There is, of course, no exact measuring in these matters, but who among us can dare to say that the harm done by the deprivation of love is greater in the lives of men than of women? I doubt not it is the other way. We hear so much of the sex-needs of husbands that we have become a little wearied. We accept so much for them as being right and natural, but who shall calculate the number of equally right and natural impulses that women have resisted?—resisted until the very instinct to love tends in time to become dulled and blighted.
I am willing to grant, indeed, that few women experience that obsessing longing of the man to grasp the woman of his desire, nor do they, as a rule, I think suffer the same terrible physical depression that causes incapacity for control. I am not certain here: women are less open about these matters than men are, and one hesitates to judge other women by oneself. We are dealing with a question very difficult to solve. We may find some explanation in the fact that many passionate women have had to learn how the energy of the sexual impulse may be diverted into other activities. It is a lesson that possibly men will have to learn. Yet I do not know, the price women have had to pay has been heavy and the results gained very poor. And does not this denial of love entail a waste of life?—that is what really matters. It is very hard to know the truth.

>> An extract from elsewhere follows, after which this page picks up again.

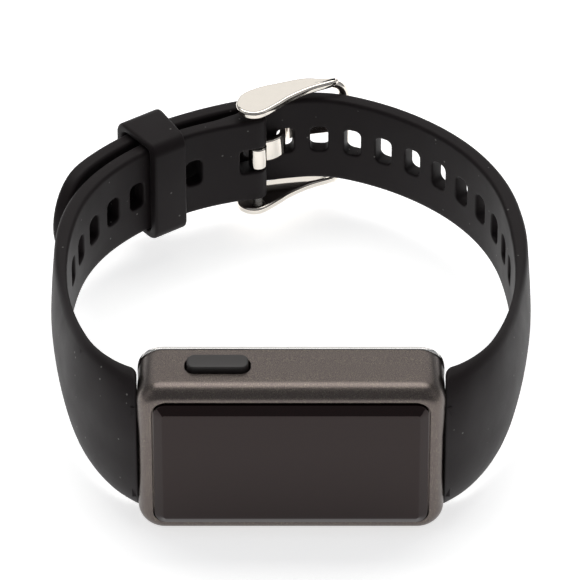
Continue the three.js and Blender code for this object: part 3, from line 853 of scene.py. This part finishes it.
def tube(name, points, radii, material, around=20):
    angles = [2 * math.pi * k / around for k in range(around)]
    sections = []
    for point, radius, (u, v) in zip(points, radii, across(points)):
        sections.append([place(*(Vector(point) + (u * math.cos(a) + v * math.sin(a)) * radius))
                         for a in angles])
    return swept(name, sections, material)


def make_buckle_frame():
    """A bar across the strap that bends into an arm at each end. Arms and bar share one mesh."""
    radius = BUCKLE["bar_radius"]
    arm_height = BUCKLE["top"] - BUCKLE["arm_thickness"] / 2
    half_path = [(3.2, 76.6, arm_height), (5.0, 77.1, arm_height), (6.3, 77.5, arm_height - 0.25),
                 (7.3, 77.9, arm_height - 1.1), (*BAR, arm_height - 2.6), (*BAR, 3.0)]
    path = spline(half_path + [(x, y, -z) for x, y, z in reversed(half_path)], 10)
    radii = []
    for _, _, z in path:
        near_arm = smoothstep(abs(z), arm_height - 2.8, arm_height - 0.4)
        radii.append(radius + (BUCKLE["elbow_radius"] - radius) * near_arm)
    bar = tube("buckle_frame_steel", path, radii, MATERIALS["polished_steel"])
    joined = bmesh.new()
    joined.from_mesh(bar.data)
    for sign in (1, -1):
        arm = buckle_arm(sign)
        joined.from_mesh(arm.data)
        bpy.data.objects.remove(arm)
    joined.to_mesh(bar.data)
    joined.free()
    shade(bar, 60)
    return bar


def make_prong():
    """A strip rolled round the pin. It leaves the pin's far side and ends outside the next hole."""
    half = PRONG["width"] / 2
    roll = []
    for k in range(25):
        a = math.radians(PRONG["roll_from"] - PRONG["roll_turn"] * k / 24)
        roll.append((PIN["x"] + PRONG["roll_radius"] * math.cos(a),
                     PIN["y"] + PRONG["roll_radius"] * math.sin(a)))
    line = roll + spline([*roll[-2:], *PRONG_SHAFT], 6)[7:]
    clean = [line[0]]
    for point in line[1:]:
        if math.dist(point, clean[-1]) > 0.12:
            clean.append(point)
    sections = []
    for k, (x, y) in enumerate(clean):
        a, b = clean[max(k - 1, 0)], clean[min(k + 1, len(clean) - 1)]
        dx, dy = b[0] - a[0], b[1] - a[1]
        length = math.hypot(dx, dy)
        nx, ny = -dy / length, dx / length
        along = smoothstep(k, len(roll) - 3, len(roll) + 8)
        thick = PRONG["roll_thickness"] + (PRONG["thickness"] - PRONG["roll_thickness"]) * along
        to_tip = max(0.0, 1 - math.dist((x, y), clean[-1]) / PRONG["tip"])
        shrink = max(math.sqrt(1 - to_tip ** 2), 0.12)
        width = (half - PRONG["taper"] * smoothstep(x, -2, 6)) * (0.55 + 0.45 * shrink)
        section = rounded_rectangle(2 * width, thick * shrink, min(0.24, thick * shrink * 0.45), 5)
        sections.append([place(x + nx * t, y + ny * t, z) for z, t in section])
    return swept("buckle_prong_steel", sections, MATERIALS["polished_steel"], sharp_degrees=60)


# ---------- case, glass, button, back

def make_case_shell():
    length, width, corner, fillet = CASE["length"], CASE["width"], CASE["corner"], CASE["fillet"]
    front, back = depths_of("case_shell")
    open_length, open_width = GLASS["length"] + 2 * WINDOW["gap"], GLASS["width"] + 2 * WINDOW["gap"]
    reach_x, reach_z = (length - open_length) / 2, (width - open_width) / 2
    rings = []
    for f in (0.0, 0.12, 0.25, 0.4, 0.6, 0.8, 1.0):
        narrower = 2 * CASE["draft"] * (1 - f) ** 2
        rings.append((length - narrower, width - narrower, corner, back + (front + fillet - back) * f))
    for k in range(1, 15):
        a = math.pi / 2 * k / 14
        inset = 1 - math.cos(a)
        rings.append((length - 2 * reach_x * inset, width - 2 * reach_z * inset,
                      corner - (corner - 2.0) * inset, front + fillet * (1 - math.sin(a))))
    inner_corner = CASE["opening_corner"]
    window = (WINDOW["open_length"], WINDOW["open_width"], 1.0)
    # The glass opening with its small edge, the seat under the glass, the window and the cavity.
    rings += [(open_length - 0.06, open_width - 0.06, inner_corner, front + 0.02),
              (open_length - 0.1, open_width - 0.1, inner_corner, front + 0.12),
              (open_length - 0.1, open_width - 0.1, inner_corner, WINDOW["seat"]),
              (*window, WINDOW["seat"]),
              (*window, WINDOW["cavity_front"]),
              (WINDOW["cavity_length"], WINDOW["open_width"] - 0.02, 1.0, WINDOW["cavity_front"]),
              (WINDOW["cavity_length"], WINDOW["cavity_width"], 1.2, WINDOW["cavity_front"] + 0.01),
              (WINDOW["cavity_length"], WINDOW["cavity_width"], 1.2, back)]
    shell = ring_stack("case_shell_metal", rings, MATERIALS["case_metal"], closed=True, corner_steps=12)
    cut(shell, [button_cutter(), slot_cutter(1), slot_cutter(-1)])
    shade(shell, 40)
    return shell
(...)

Here, then, is the question I would put to men who are suffering to-day from the unfaithfulness of women. I would ask them. Have they taken sufficient trouble to understand, both on the physical and psychical side, the sexual nature of woman, which is much more complex than their own? The art of love is not understood by men. If they paid more attention to this subject marriage would be freed from the strongest and most frequently operating cause that brings it to disaster. But this will never be done until we have ruled out from our moral conscience the idea of “the body as the prison of the soul.”